Algumas pessoas percebem mais rapidamente do que outras que nem sempre estão no comando da situação em relação aos seus próprios avatares e ao modo como eles agenciam e mobilizam seus próprios desejos. De login em login, as externalidades do fetichismo se tornam por demais evidentes, até porque a maior parte dos conflitos entre residentes - e eles acontecem com bastante frequência e virulência - são motivados por disputas que envolvem seus avatares como protagonistas principais.

A propósito dessas disputas e conflitos a "magia do avatar" é um fato e se ela nos remete para alguma região concernente a nós mesmos, não tem nada a ver com a nossa boa consciência moral, mas sempre com nossos desejos. Somos ali sempre "traídos pelo desejo" por intermédio dessas criaturas. Isto é fascinante e pode-se aprender bastante sobre si mesmo com esta experiência, mas é também assustador, e a maior parte das pessoas não consegue encarar, embora esteja brincando
com o fogo todo o tempo. Acabam por naturalizar tudo ou então saem fora frustrados com o programa.

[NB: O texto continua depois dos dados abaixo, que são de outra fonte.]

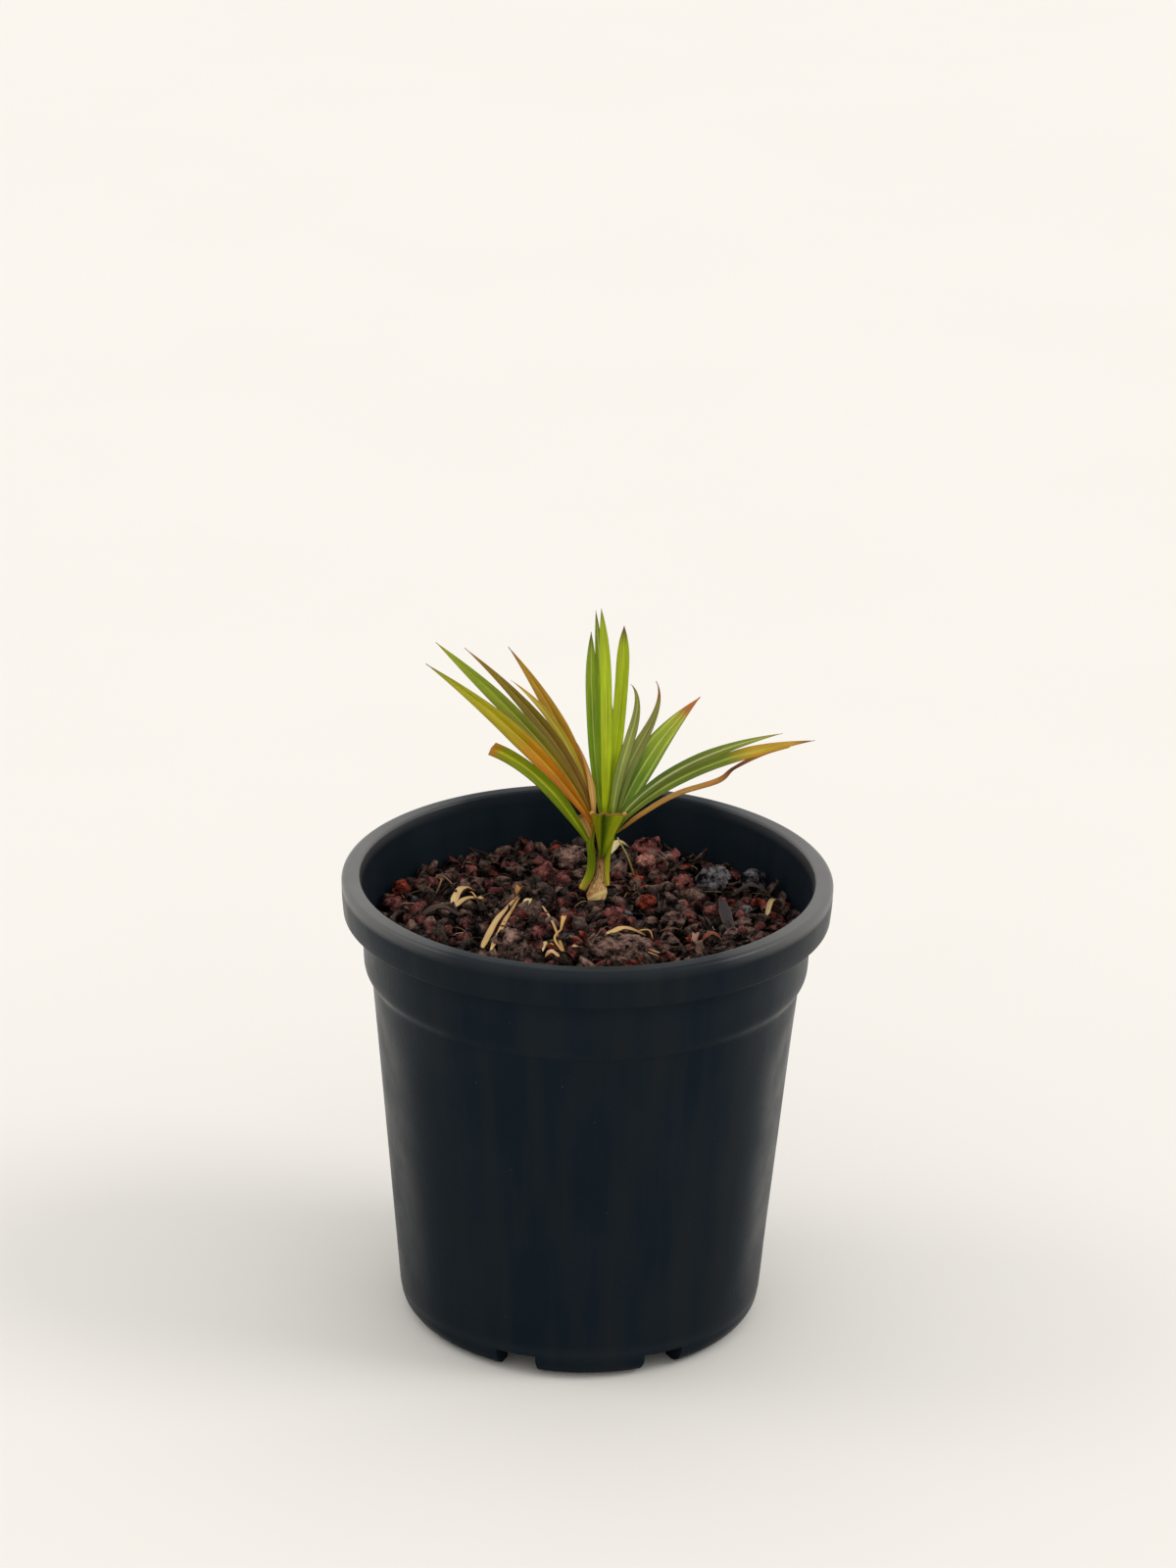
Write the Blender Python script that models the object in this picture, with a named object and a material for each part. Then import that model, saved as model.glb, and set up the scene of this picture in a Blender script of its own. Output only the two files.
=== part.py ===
"""Seedling fan palm with strap leaves, in a round nursery pot filled with bark and lava mix.

Everything is in metres with +Z up. The origin is on the pot's axis at the level of the
ground it stands on, and the plant's open side faces -Y.
"""

import math

import bmesh
import bpy
from mathutils import Matrix, Vector, noise
from mathutils.bvhtree import BVHTree

MM = 0.001
CLEARANCE = 0.3 * MM

# Pot
RIM_RADIUS = 100.0 * MM
RIM_TOP = 192.5 * MM
RIM_DEPTH = 15.5 * MM
RIM_LAND = 7.5 * MM
RIM_ROUND = 2.4 * MM
SKIRT_WALL = 1.8 * MM
WALL = 1.7 * MM
COLLAR_RADIUS = 91.5 * MM
COLLAR_FOOT_RADIUS = 90.9 * MM
COLLAR_FOOT = 158.0 * MM
SHOULDER_EDGE_RADIUS = 88.6 * MM
SHOULDER_EDGE = 149.6 * MM
WALL_TOP_RADIUS = 87.5 * MM
WALL_FOOT_RADIUS = 75.2 * MM
WALL_FOOT = 11.5 * MM
FOOT_LEDGE = 0.4 * MM
FOOT_ROUND = 9.8 * MM
FOOT_RING_WIDTH = 3.6 * MM
FLOOR_UNDERSIDE = 10.6 * MM
FLOOR_THICKNESS = 2.0 * MM
POT_STEPS = 60
FLUTES = 10
FLUTE_DEPTH = 0.5 * MM
FLUTE_TURN = math.radians(2.0)

# Drain notches in the foot, in pairs, each with a slot in the floor behind it
NOTCH_PAIRS = 3
NOTCH_HALF_ANGLE = math.radians(24.0)
NOTCH_TURN = math.radians(-86.0)
NOTCH_WIDTH = 17.0 * MM
NOTCH_HEIGHT = 9.6 * MM
NOTCH_INNER_RADIUS = 55.0 * MM
SLOT_WIDTH = 11.0 * MM
SLOT_LENGTH = 6.5 * MM

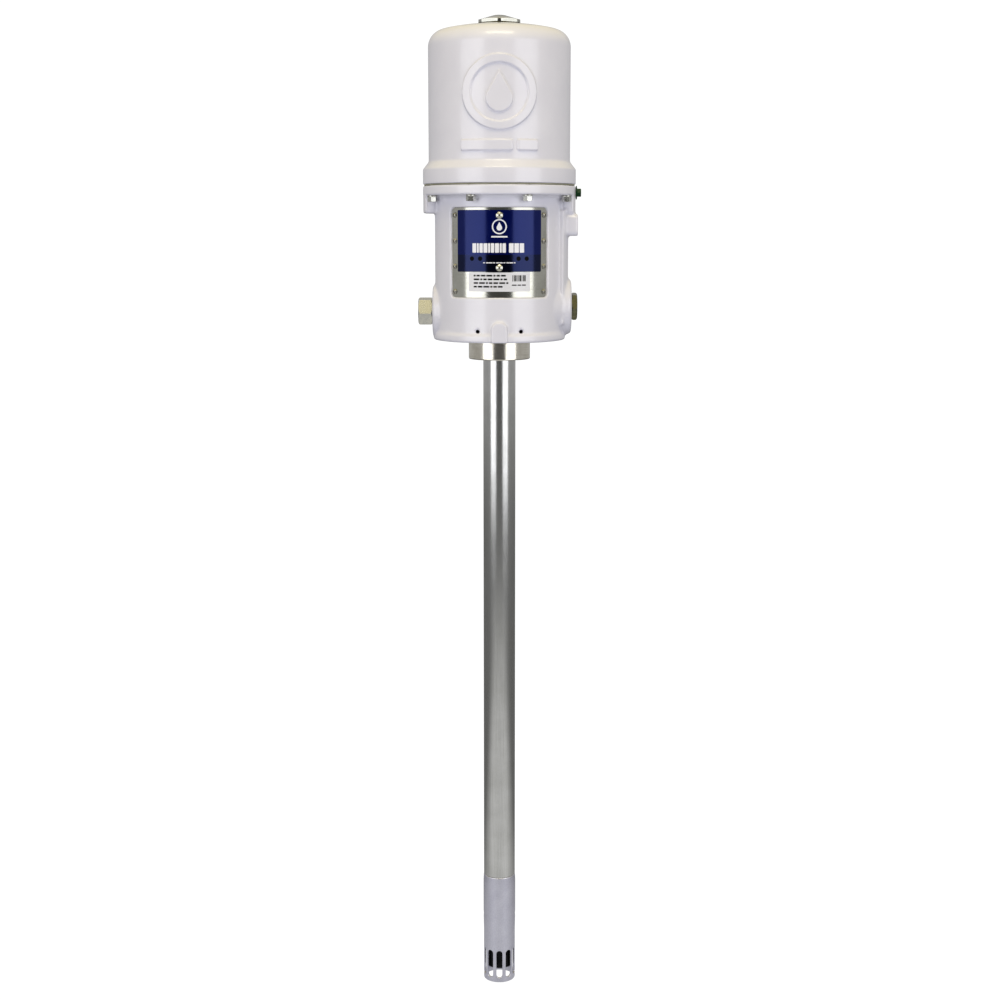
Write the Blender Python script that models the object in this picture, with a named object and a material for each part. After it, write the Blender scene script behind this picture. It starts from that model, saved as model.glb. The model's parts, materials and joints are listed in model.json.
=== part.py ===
"""A drum barrel pump: a piston air motor on a cast base, over a long riser tube with a foot valve.

The pump axis is +Z. The origin is on that axis, at the underside of the motor base, where the
bung adapter grips the tube. Every length below is in millimetres, and add_piece() turns the
finished shapes into metres.
"""

import math

import bmesh
import bpy
from mathutils import Matrix, Vector

MM = 0.001
GAP = 0.3  # clearance between pieces that touch on the real pump
INTO = 2.0  # how far a cutter runs past the face it opens
SMOOTH_ANGLE = math.radians(35)
ROUND, PIPE, ROD, SCREW = 32, 24, 12, 8  # sides of round shapes, from big to tiny
PANEL_STEP = 360 / ROUND  # angle between the folds of a panel bent round the axis
OFF_EDGE = 5.0  # turns a plain cylinder, so that its corners miss the edges of what it joins or cuts

# Motor base
BODY_R = 81.8
RIM_R = 83.6
FLANGE_R = 96.6
FLANGE_LOW, FLANGE_TOP = 181.0, 193.3
CHEST_R = 70.0  # exhaust chest inside the base
CHEST_FLOOR = 10.0
TOWER_R = 34.0  # wet section in the middle of the chest
DECK_TOP = 80.0
GALLERY_R, GALLERY_LOW, GALLERY_TOP = 24.0, 14.3, 54.0
BOTTOM_BORE_R = 30.3
COLLAR_SEAT_R, COLLAR_SEAT_Z = 41.0, 1.0  # shallow register in the underside for the riser collar
SEAL_POCKET_R, SEAL_POCKET_LOW, THROAT_R = 17.5, 62.0, 15.0
WALL_INSIDE_R = 76.0  # where the shapes added to the wall begin, inside it
LUG_LOW, LUG_HALF_ANGLE = 159.0, 17.0
DUCT_R, DUCT_HALF_ANGLE, DUCT_LOW = 87.6, 20.0, 30.0
ARCH_HALF_WIDTH, ARCH_LOW, ARCH_CENTRE_Z, ARCH_FACE_Y = 11.0, 2.0, 15.0, 84.6
AIR_Z, AIR_HALF_WIDTH, AIR_HALF_HEIGHT, AIR_FACE_X, AIR_BORE_R = 144.5, 27.0, 13.5, 98.9, 10.5
AIR_DUCT_X, AIR_DUCT_R = 78.5, 4.5
BOSS_ROOT_X = 72.0  # inside the wall
OUTLET_Z, OUTLET_BOSS_R, OUTLET_FACE_X = 36.0, 34.0, 85.0
PLUG_Z, PLUG_BOSS_R, PLUG_FACE_X = 42.0, 35.0, 91.6
PORT_SOCKET_R, PORT_SOCKET_X, PORT_BORE_R, PORT_ARM_R = 13.3, 70.0, 9.0, 18.0
ADAPTER_FLATS, ADAPTER_FACE_X, PLUG_FLATS, PLUG_HEAD_X = 31.75, 103.4, 32.0, 99.3
VENT_X, VENT_Z, VENT_R = 27.5, 14.0, 2.6
GROUND_Z, GROUND_SHANK_R, GROUND_LOW_X, GROUND_HEAD_X, GROUND_WASHER_R = 185.0, 3.0, 90.0, 103.4, 8.5

# Windows in the base and what covers them
RECESS_R = 78.0
WINDOW_HALF_ANGLE, WINDOW_LOW, WINDOW_HIGH, WINDOW_CORNER = 46.8, 54.0, 163.0, 6.0
OPENING_HALF_ANGLE, OPENING_LOW, OPENING_HIGH = 38.0, 86.0, 150.0
PLATE_THICK = 1.5
BADGE_HALF_ANGLE, BADGE_LOW, BADGE_HIGH, BADGE_THICK = 38.4, 86.0, 161.3, 0.8
LABEL_HALF_ANGLE, LABEL_LOW, LABEL_HIGH, LABEL_THICK = 28.0, 62.0, 85.4, 0.3
PLATE_SCREW_ANGLE, PLATE_SCREW_ROWS = 43.6, (155.4, 123.6, 92.5, 61.5)
REAR_SCREW_ROWS = (PLATE_SCREW_ROWS[0], PLATE_SCREW_ROWS[-1])
PLATE_SCREW_R, PLATE_HEAD_R, PLATE_HOLE_R, PLATE_HOLE_FROM_R = 1.5, 3.0, 1.8, 71.5
BADGE_SCREW_HEAD_R = 4.2
BADGE_SCREW_ROWS = {"top": 154.6, "bottom": 91.0}

# Cover, cylinder and cap nut
COVER_R, COVER_INNER_R, COVER_LOW = 89.2, 84.7, 195.2
SKIRT_TOP, SHOULDER_TOP = 213.5, 223.0
CORNER_R, CORNER_Z, CROWN_R, CROWN_TOP = 21.0, 363.2, 338.5, 391.6
SEAT_R, SEAT_Z = 24.0, 390.7
GASKET_INNER_R, GASKET_R = 86.5, 95.2
COVER_SCREW_CIRCLE, COVER_SCREW_R, COVER_SCREW_TOP = 90.5, 3.3, 207.0
COVER_SCREWS = 8
CYLINDER_BORE_R, CYLINDER_R = 54.0, 59.0
LOWER_PLATE_R, LOWER_PLATE_LOW, LOWER_PLATE_TOP = 85.6, 184.3, 193.9
HEAD_LOW, HEAD_TOP = 364.0, 372.0
NUT_POCKET_R = 17.0  # round the nut's shank, inside the crown
NUT_FLATS, NUT_TOP, NUT_SHANK_R, NUT_WASHER_R, NUT_WASHER_THICK = 42.0, 400.0, 9.7, 21.5, 1.0

# Motor piston, valve and rods, drawn at the bottom of the stroke
PISTON_LOW, PISTON_TOP = 205.0, 235.0
ROD_R, ROD_BORE_R, ROD_BORE_LOW, ROD_LOW = 12.5, 7.5, 85.0, -55.0
ROD_CLEARANCE = 0.4
ROD_VENT_Z, ROD_VENT_R = 89.0, 2.5
TRIP_ROD_R, TRIP_ROD_LOW, TRIP_ROD_TOP = 4.0, 223.0, 385.0
TRIP_NUT_R, TRIP_NUT_LOW, TRIP_NUT_TOP = 6.2, 226.0, 233.0
TRIP_COLLAR_R, TRIP_COLLAR_LOW, TRIP_COLLAR_TOP = 7.5, 358.5, 363.0
SHIFT_TRAVEL = 6.0
STEM_X, STEM_R = 26.0, 3.0
POPPET_R, POPPET_LOW, POPPET_THICK = 8.0, 203.0, 4.0
BAR_LOW, BAR_TOP, SPOOL_TOP = 236.0, 240.0, 249.5
HUB_R, HUB_BORE_R, SPOOL_FLANGE_R = 9.5, 4.8, 14.0
TOGGLE_PIVOT_Y, TOGGLE_PIVOT_Z = 32.0, 246.5
TOGGLE_REACH, TOGGLE_NOSE_R, TOGGLE_HALF_WIDTH = 18.0, 3.0, 4.5
TRUNNION_R, TRUNNION_HALF_LENGTH = 2.0, 9.0
CONNECTING_R = 6.35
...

Mas nem tudo são dramas, pois há aqueles que conseguem equacionar muito bem suas duas vidas. Entre as várias alternativas observadas tem o grupo que denominei de "os amigos do Preedy". São aqueles que parecem ter entrado no SL com o livro de Erving Goffman debaixo do braço. Estes residentes invocam menos um EU profundo ou sentimental e operam mais com idéias como ator, personagem, papel, performance. Eles exercitam conscientemente aquilo que Goffman discute no capitulo VI de A representação do Eu na vida cotidiana - a arte de manipular a impressão como algo constitutivo do jogo social. O resultado desta perspectiva é que não naturalizam as relações com suas criaturas e por isso acabam tirando um proveito criativo e reflexivo
maiores da estranheza que suas experiências com elas propiciam.

Nestes casos, não creio que o fetichismo seja um obstáculo, mas uma questão filosófica a ser enfrentada no "jogo". Alguma coisa que nos obriga a lembrar que enquanto "jogo", o SL oferece um ponto de vista privilegiado sobre a vida social.